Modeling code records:

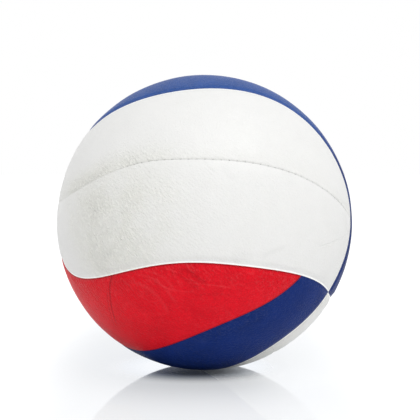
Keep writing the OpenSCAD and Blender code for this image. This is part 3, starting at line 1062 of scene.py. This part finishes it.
# Its tone, what speckle adds to it, and the speckle's height
RUBBER_TONE = 0.9
SPECKLE_TONE = 0.2
SPECKLE_HEIGHT = 0.03
# Its roughness, and what bloom adds to that
RUBBER_ROUGHNESS = 0.45
BLOOM_ROUGHNESS = 0.5


def worn_rubber():
    """Moulded rubber: fine speckle, a dusty bloom in patches and a slightly uneven skin."""
    inputs = {"Colour": (1, 1, 1, 1), "Bloom": 0.2}
    tree, given, result = node_group("worn_rubber", inputs, ("Colour", "Height", "Roughness"))
    places = millimetres(tree)
    speckle = noise(tree, places, SPECKLE_SCALE, detail=3.0)
    bloom = ramp(tree, noise(tree, places, BLOOM_SCALE, detail=3.0), *BLOOM_EDGES)
    bloom = times(tree, bloom, given["Bloom"])
    tone = times_plus(tree, speckle, SPECKLE_TONE, RUBBER_TONE)
    tone = maths(tree, "ADD", tone, bloom)
    rough = times_plus(tree, bloom, BLOOM_ROUGHNESS, RUBBER_ROUGHNESS)
    tree.links.new(shaded(tree, given["Colour"], tone), result.inputs["Colour"])
    tree.links.new(times(tree, speckle, SPECKLE_HEIGHT), result.inputs["Height"])
    tree.links.new(rough, result.inputs["Roughness"])
    return tree


def shared_group(make):
    """The node group that a function makes, made once."""
    return bpy.data.node_groups.get(make.__name__) or make()


def empty_material(name):
    """A material with a Principled shader: its tree and that shader."""
    material = bpy.data.materials.new(name)
    material.use_nodes = True
    tree = material.node_tree
    return material, tree, tree.nodes["Principled BSDF"]


def use_group(tree, make, sockets):
    """The outputs of a shared group in a material, with its inputs set."""
    return add(tree, "Group", sockets, node_tree=shared_group(make)).outputs


def bumped(tree, shader, height):
    """Joins a height in millimetres to a shader's normal."""
    bump = add(tree, "Bump", {"Height": height, "Distance": MM, "Strength": 1.0})
    tree.links.new(bump.outputs[0], shader.inputs["Normal"])


# What painted light adds to the tone of the roll along a tight seam: a painted highlight on the
# white, and painted shade, which takes from it, on the red and blue
ROLL_LIGHT = {"white": 0.3, "red": -0.4, "blue": -0.1}
# The painted highlight that a crease with a shade of -1 adds to the colour
FOLD_LIGHT = 0.22


def creased(tree, name, height):
    """A height with one colour's creases in it, and the creases' shade."""
    shade = 0.0
    for fold in FOLDS[name]:
        fold = use_group(tree, fold_line, fold_sockets(*fold))
        height = maths(tree, "ADD", height, fold["Height"])
        shade = maths(tree, "ADD", shade, fold["Shade"])
    return height, shade


def carried(tree, label):
    """A number that the leather carries at each point, called after the socket that it feeds."""
    field = label.lower().replace(" ", "_")
    return add(tree, "Attribute", attribute_name=field).outputs["Fac"]


def leather(name, settings):
    """Coated leather in one colour, with painted shade and light along its seams, and creased where
    the photograph shows.

    A crease with a shade above 0 gets painted shade, and one below 0 a painted highlight. For all
    rays but the eye's the red is painted darker, so that the table gets and reflects less of it than
    the eye sees.
    """
    material, tree, shader = empty_material(f"{name}_leather")
    white = name == "white"
    colour = getattr(settings, name)
    top_lit = settings.faded_blue if name == "blue" else colour
    toward_top_lit = [b - a for a, b in zip(colour, top_lit)]
    grain = {
        # The blue is painted lighter towards the top of the ball, where more light falls
        "Colour": moved(tree, colour, toward_top_lit, carried(tree, "Fade")),
        "Cell": settings.grain_cell / MM,
        "Pebble": settings.pebble,
        "Rumple": carried(tree, "Rumple"),
        "Mottle": settings.mottle if white else settings.colour_mottle,
        "Glint": settings.glint if white else settings.colour_glint,
    }
    grain = use_group(tree, leather_grain, grain)
    # Painted shade and light along the seams
    seam_shaded = {"Colour": grain["Colour"], "Rub": ROLL_LIGHT[name]}
    for label in ("Stitched seam", "Tight seam", "Stitch", "Furrow"):
        seam_shaded[label] = carried(tree, label)
    seam_shaded = use_group(tree, seam_wear, seam_shaded)
    height, shade = creased(tree, name, grain["Height"])
    # Painted shade: for all rays but the eye's the red is darker, which darkens its reflection and
    # bounce on the table
    unseen = maths(tree, "SUBTRACT", 1.0, add(tree, "LightPath").outputs["Is Camera Ray"])
    reflection_shade = settings.bounce_loss * (name == "red")
    shade = times_plus(tree, unseen, reflection_shade, shade)
    dark = maths(tree, "SUBTRACT", 1.0, maths(tree, "MAXIMUM", shade, 0.0))
    light = times(tree, maths(tree, "MINIMUM", shade, 0.0), -FOLD_LIGHT)
    folded = moved(tree, shaded(tree, seam_shaded["Colour"], dark), (1, 1, 1), light)
    tree.links.new(folded, shader.inputs["Base Color"])
    tree.links.new(grain["Roughness"], shader.inputs["Roughness"])
    shader.inputs["Specular IOR Level"].default_value = getattr(settings, f"{name}_sheen")
    bumped(tree, shader, height)
    return material


CLOTH_ROUGHNESS = 0.9


def cloth(name, colour, yarn):
    """Woven cloth in one colour."""
    material, tree, shader = empty_material(name)
    weave = use_group(tree, cloth_weave, {"Colour": (*colour, 1), "Yarn": yarn})
    tree.links.new(weave["Colour"], shader.inputs["Base Color"])
    shader.inputs["Roughness"].default_value = CLOTH_ROUGHNESS
    bumped(tree, shader, weave["Height"])
    return material


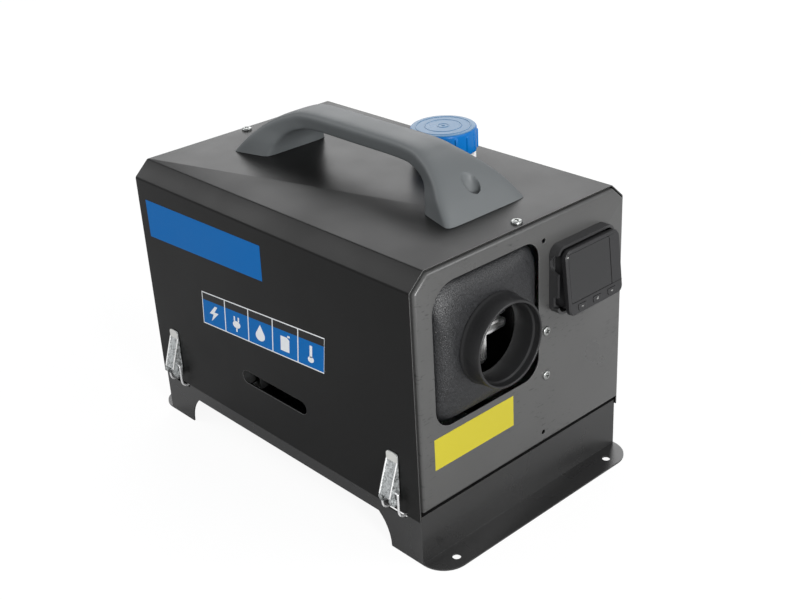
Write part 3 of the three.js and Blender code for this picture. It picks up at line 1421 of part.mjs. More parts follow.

• Task statement: Restate each of the entries above verbatim.

• Result for this exercise:
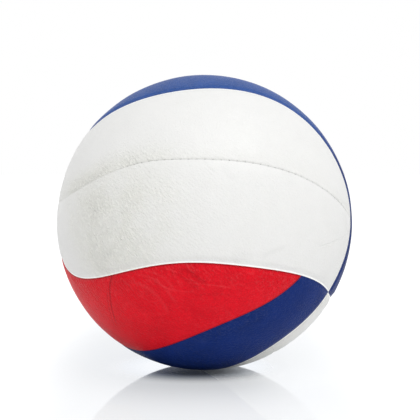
Keep writing the OpenSCAD and Blender code for this image. This is part 3, starting at line 1062 of scene.py. This part finishes it.
# Its tone, what speckle adds to it, and the speckle's height
RUBBER_TONE = 0.9
SPECKLE_TONE = 0.2
SPECKLE_HEIGHT = 0.03
# Its roughness, and what bloom adds to that
RUBBER_ROUGHNESS = 0.45
BLOOM_ROUGHNESS = 0.5


def worn_rubber():
    """Moulded rubber: fine speckle, a dusty bloom in patches and a slightly uneven skin."""
    inputs = {"Colour": (1, 1, 1, 1), "Bloom": 0.2}
    tree, given, result = node_group("worn_rubber", inputs, ("Colour", "Height", "Roughness"))
    places = millimetres(tree)
    speckle = noise(tree, places, SPECKLE_SCALE, detail=3.0)
    bloom = ramp(tree, noise(tree, places, BLOOM_SCALE, detail=3.0), *BLOOM_EDGES)
    bloom = times(tree, bloom, given["Bloom"])
    tone = times_plus(tree, speckle, SPECKLE_TONE, RUBBER_TONE)
    tone = maths(tree, "ADD", tone, bloom)
    rough = times_plus(tree, bloom, BLOOM_ROUGHNESS, RUBBER_ROUGHNESS)
    tree.links.new(shaded(tree, given["Colour"], tone), result.inputs["Colour"])
    tree.links.new(times(tree, speckle, SPECKLE_HEIGHT), result.inputs["Height"])
    tree.links.new(rough, result.inputs["Roughness"])
    return tree


def shared_group(make):
    """The node group that a function makes, made once."""
    return bpy.data.node_groups.get(make.__name__) or make()


def empty_material(name):
    """A material with a Principled shader: its tree and that shader."""
    material = bpy.data.materials.new(name)
    material.use_nodes = True
    tree = material.node_tree
    return material, tree, tree.nodes["Principled BSDF"]


def use_group(tree, make, sockets):
    """The outputs of a shared group in a material, with its inputs set."""
    return add(tree, "Group", sockets, node_tree=shared_group(make)).outputs


def bumped(tree, shader, height):
    """Joins a height in millimetres to a shader's normal."""
    bump = add(tree, "Bump", {"Height": height, "Distance": MM, "Strength": 1.0})
    tree.links.new(bump.outputs[0], shader.inputs["Normal"])


# What painted light adds to the tone of the roll along a tight seam: a painted highlight on the
# white, and painted shade, which takes from it, on the red and blue
ROLL_LIGHT = {"white": 0.3, "red": -0.4, "blue": -0.1}
# The painted highlight that a crease with a shade of -1 adds to the colour
FOLD_LIGHT = 0.22


def creased(tree, name, height):
    """A height with one colour's creases in it, and the creases' shade."""
    shade = 0.0
    for fold in FOLDS[name]:
        fold = use_group(tree, fold_line, fold_sockets(*fold))
        height = maths(tree, "ADD", height, fold["Height"])
        shade = maths(tree, "ADD", shade, fold["Shade"])
    return height, shade


def carried(tree, label):
    """A number that the leather carries at each point, called after the socket that it feeds."""
    field = label.lower().replace(" ", "_")
    return add(tree, "Attribute", attribute_name=field).outputs["Fac"]


def leather(name, settings):
    """Coated leather in one colour, with painted shade and light along its seams, and creased where
    the photograph shows.

    A crease with a shade above 0 gets painted shade, and one below 0 a painted highlight. For all
    rays but the eye's the red is painted darker, so that the table gets and reflects less of it than
    the eye sees.
    """
    material, tree, shader = empty_material(f"{name}_leather")
    white = name == "white"
    colour = getattr(settings, name)
    top_lit = settings.faded_blue if name == "blue" else colour
    toward_top_lit = [b - a for a, b in zip(colour, top_lit)]
    grain = {
        # The blue is painted lighter towards the top of the ball, where more light falls
        "Colour": moved(tree, colour, toward_top_lit, carried(tree, "Fade")),
        "Cell": settings.grain_cell / MM,
        "Pebble": settings.pebble,
        "Rumple": carried(tree, "Rumple"),
        "Mottle": settings.mottle if white else settings.colour_mottle,
        "Glint": settings.glint if white else settings.colour_glint,
    }
    grain = use_group(tree, leather_grain, grain)
    # Painted shade and light along the seams
    seam_shaded = {"Colour": grain["Colour"], "Rub": ROLL_LIGHT[name]}
    for label in ("Stitched seam", "Tight seam", "Stitch", "Furrow"):
        seam_shaded[label] = carried(tree, label)
    seam_shaded = use_group(tree, seam_wear, seam_shaded)
    height, shade = creased(tree, name, grain["Height"])
    # Painted shade: for all rays but the eye's the red is darker, which darkens its reflection and
    # bounce on the table
    unseen = maths(tree, "SUBTRACT", 1.0, add(tree, "LightPath").outputs["Is Camera Ray"])
    reflection_shade = settings.bounce_loss * (name == "red")
    shade = times_plus(tree, unseen, reflection_shade, shade)
    dark = maths(tree, "SUBTRACT", 1.0, maths(tree, "MAXIMUM", shade, 0.0))
    light = times(tree, maths(tree, "MINIMUM", shade, 0.0), -FOLD_LIGHT)
    folded = moved(tree, shaded(tree, seam_shaded["Colour"], dark), (1, 1, 1), light)
    tree.links.new(folded, shader.inputs["Base Color"])
    tree.links.new(grain["Roughness"], shader.inputs["Roughness"])
    shader.inputs["Specular IOR Level"].default_value = getattr(settings, f"{name}_sheen")
    bumped(tree, shader, height)
    return material


CLOTH_ROUGHNESS = 0.9


def cloth(name, colour, yarn):
    """Woven cloth in one colour."""
    material, tree, shader = empty_material(name)
    weave = use_group(tree, cloth_weave, {"Colour": (*colour, 1), "Yarn": yarn})
    tree.links.new(weave["Colour"], shader.inputs["Base Color"])
    shader.inputs["Roughness"].default_value = CLOTH_ROUGHNESS
    bumped(tree, shader, weave["Height"])
    return material


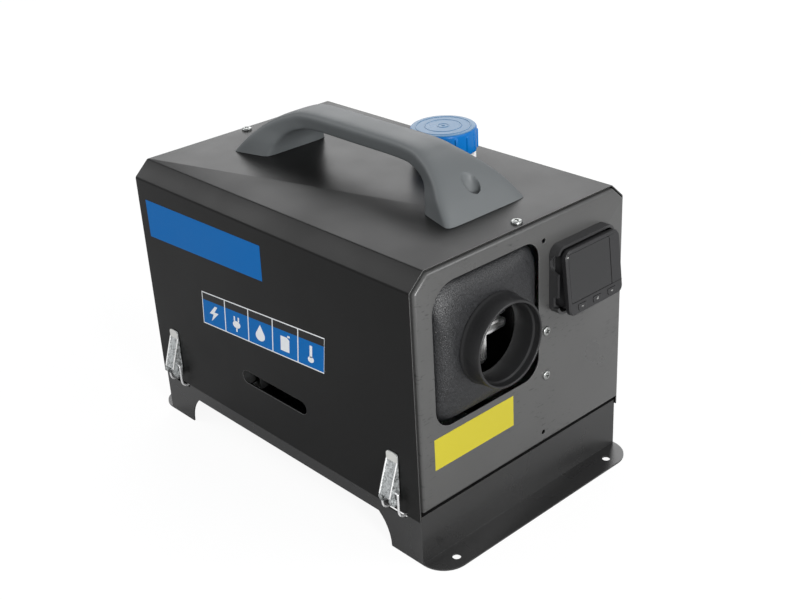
Write part 3 of the three.js and Blender code for this picture. It picks up at line 1421 of part.mjs. More parts follow.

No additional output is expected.